Last week's $73 million whistle-blower settlement with New York City's Beth Israel Medical Center was one of the largest single hospital cost-reporting fraud cases. But it won't affect the hospital's current renovation and development plans, said a spokesman for the 881-bed hospital.
The settlement came amid what one expert believes is an increase in hospital billing fraud.
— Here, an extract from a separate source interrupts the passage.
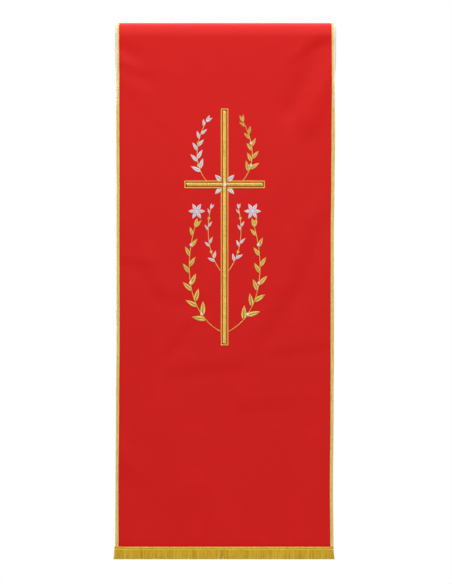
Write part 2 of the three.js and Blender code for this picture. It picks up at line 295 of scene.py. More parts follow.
class Gatherer:
    """Gathers four-sided faces for one piece, with a map in millimetres and a tone for each thread."""

    def __init__(self):
        self.parts = []
        self.count = 0

    def add(self, points, faces, maps, tones, finish):
        """points (n, 3), faces (m, 4), maps (m, 4, 2), tones (n), and the number of the material."""
        point_tones = np.broadcast_to(tones, len(points))
        finishes = np.full(len(faces), finish)
        self.parts.append((points, faces + self.count, maps, point_tones, finishes))
        self.count += len(points)

    def add_slab(self, outer, inner, maps):
        """A closed slab between two grids of points, with rows running down and columns right."""
        rows, columns = outer.shape[:2]
        corner = np.arange(rows * columns).reshape(rows, columns)
        front_faces = cells(corner)
        rim = np.concatenate([corner[:, 0], corner[-1, 1:], corner[-2::-1, -1], corner[0, -2:0:-1]])
        rim_next = np.roll(rim, -1)
        behind = rows * columns
        rim_faces = np.stack([rim_next, rim, rim + behind, rim_next + behind], axis=-1)
        faces = np.concatenate([front_faces, front_faces[:, ::-1] + behind, rim_faces])
        points = np.concatenate([outer.reshape(-1, 3), inner.reshape(-1, 3)])
        both_maps = np.concatenate([maps.reshape(-1, 2), maps.reshape(-1, 2)])
        self.add(points, faces, both_maps[faces], 0.5, 0)

    def add_threads(self, paths, normals, half_width, half_height, tones=0.5, sides=4, finish=0):
        """Closed tubes along paths (n, k, 3). normals point out of what the threads lie on."""
        number, steps = paths.shape[:2]
        tangents = unit(np.gradient(paths, axis=1))
        aside = unit(np.cross(tangents, np.broadcast_to(normals, paths.shape)))
        upward = np.cross(aside, tangents)
        turn = 2 * math.pi * np.arange(sides) / sides
        wide = np.broadcast_to(half_width, (number, steps))[:, :, None, None]
        high = np.broadcast_to(half_height, (number, steps))[:, :, None, None]
        rings = (
            paths[:, :, None, :]
            + aside[:, :, None, :] * wide * np.cos(turn)[:, None]
            + upward[:, :, None, :] * high * np.sin(turn)[:, None]
        )
        lengths = np.zeros((number, steps, 1))
        lengths[:, 1:, 0] = np.cumsum(np.linalg.norm(np.diff(paths, axis=1), axis=2), axis=1)

        # Places in the map, with one more round each ring than there are points
        around = np.arange(sides + 1)
        places = np.arange(number * steps * (sides + 1)).reshape(number, steps, sides + 1)
        corners = (places // (sides + 1) * sides + around % sides).ravel()
        place_maps = np.stack(np.broadcast_arrays(around / sides, lengths), axis=-1).reshape(-1, 2)
        faces = [cells(places)]
        for ring, order in [(0, 1), (steps - 1, -1)]:
            for k in range(1, sides - 2, 2):
                faces.append(places[:, ring, [0, k, k + 1, k + 2][::order]])
        faces = np.concatenate(faces)
        tones_by_point = np.repeat(np.broadcast_to(tones, number), steps * sides)
        self.add(rings.reshape(-1, 3), corners[faces], place_maps[faces], tones_by_point, finish)

    def build(self, name, materials):
        """Makes the object, in metres, with the named materials."""
        points, faces, maps, tones, finishes = (np.concatenate(part) for part in zip(*self.parts))
        mesh = bpy.data.meshes.new(name)
        mesh.vertices.add(len(points))
        mesh.vertices.foreach_set("co", (points * MM).astype(np.float32).ravel())
        mesh.loops.add(faces.size)
        mesh.loops.foreach_set("vertex_index", faces.astype(np.int32).ravel())
        mesh.polygons.add(len(faces))
        mesh.polygons.foreach_set("loop_start", np.arange(0, faces.size, 4, dtype=np.int32))
        mesh.polygons.foreach_set("material_index", finishes.astype(np.int32))
        mesh.polygons.foreach_set("use_smooth", np.full(len(faces), True))
        mesh.update(calc_edges=True)
        layer = mesh.uv_layers.new(name="cloth_map")
        layer.uv.foreach_set("vector", maps.astype(np.float32).ravel())
        tone = mesh.attributes.new("tone", "FLOAT", "POINT")
        tone.data.foreach_set("value", tones.astype(np.float32))
        for material in materials:
            mesh.materials.append(bpy.data.materials[material])
        piece = bpy.data.objects.new(name, mesh)
        bpy.context.collection.objects.link(piece)
        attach(piece, BODY)
        return piece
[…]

On Nov. 30, Beth Israel agreed to pay $72.9 million to resolve allegations from a former hospital executive that it falsified Medicare cost reports from 1992 to 2001. Michael Garcia, U.S. attorney in New York City, alleged that Beth Israel falsely and intentionally included unallowable costs, primarily related to physician practices, on its Medicare cost reports from 1992 to 2001. Garcia alleged in a 22-page complaint that Beth Israel defrauded Medicare by causing it to overpay for such nonreimbursable costs as salaries, supplies, equipment and administrative overhead provided to the private outpatient practices of hospital faculty physicians.
"No provider--big or small--can be allowed to manipulate cost reports for the purpose of fraudulently inflating its reimbursement under the Medicare program," Garcia said in a news release.
Beth Israel, part of five-hospital Continuum Health Partners, agreed to the civil settlement without admitting wrongdoing. The hospital will pay $36.4 million in repayments for unallowable costs alleged by the HHS' inspector general; $18.3 million for additional overpayments the hospital self-reported to HHS; and an $18.2 million penalty. Beth Israel will pay $10 million now and the remainder over five years. If it takes the entire five years, the hospital will pay close to $90 million, including interest.
In a news release, the hospital said the settlement will not affect patient care or current renovation and redevelopment plans. "We are grateful that this review is behind us, and we look forward with great enthusiasm to continuing our mission to assist the tens of thousands of New Yorkers who turn to us for care," the hospital said. Spokesman Jim Mandler said in an interview that the entire amount was reserved on the hospital's balance sheet by the end of 2004.
The case stemmed from a 2001 whistle-blower lawsuit filed in U.S. District Court in New York City by former Beth Israel vice president of financial services, Najmuddin Pervez. Pervez's New York attorney, Philip Michael, of the firm Troutman Sanders, said his client will receive 20% of the recovery amount, around $15 million. In an unrelated 2001 case, Beth Israel had paid $1.2 million to resolve other civil fraud allegations.
Billing fraud is on the upswing, according to New York physician Bert Forman, president of Healthcare Forensic Auditors. He said his firm, which represents payers, is finding increased billing fraud. Forman, who did not work on the Beth Israel case, attributes much of the alleged fraudulent billing to unscrupulous consulting firms and cash-strapped hospitals desperately accepting their advice.
"There is a cottage industry of consultants teaching hospitals how to overbill insurers," said Forman. "While the smarter consultants steer their clients clear of billing Medicare and Medicaid, it's a different world under private insurers. And that usually escapes the notice of state and federal prosecutors. Private payers have little interest in developing systems to uncover fraud. It makes them look incompetent to their shareholders. That's why a lot of this is falling through the gaps."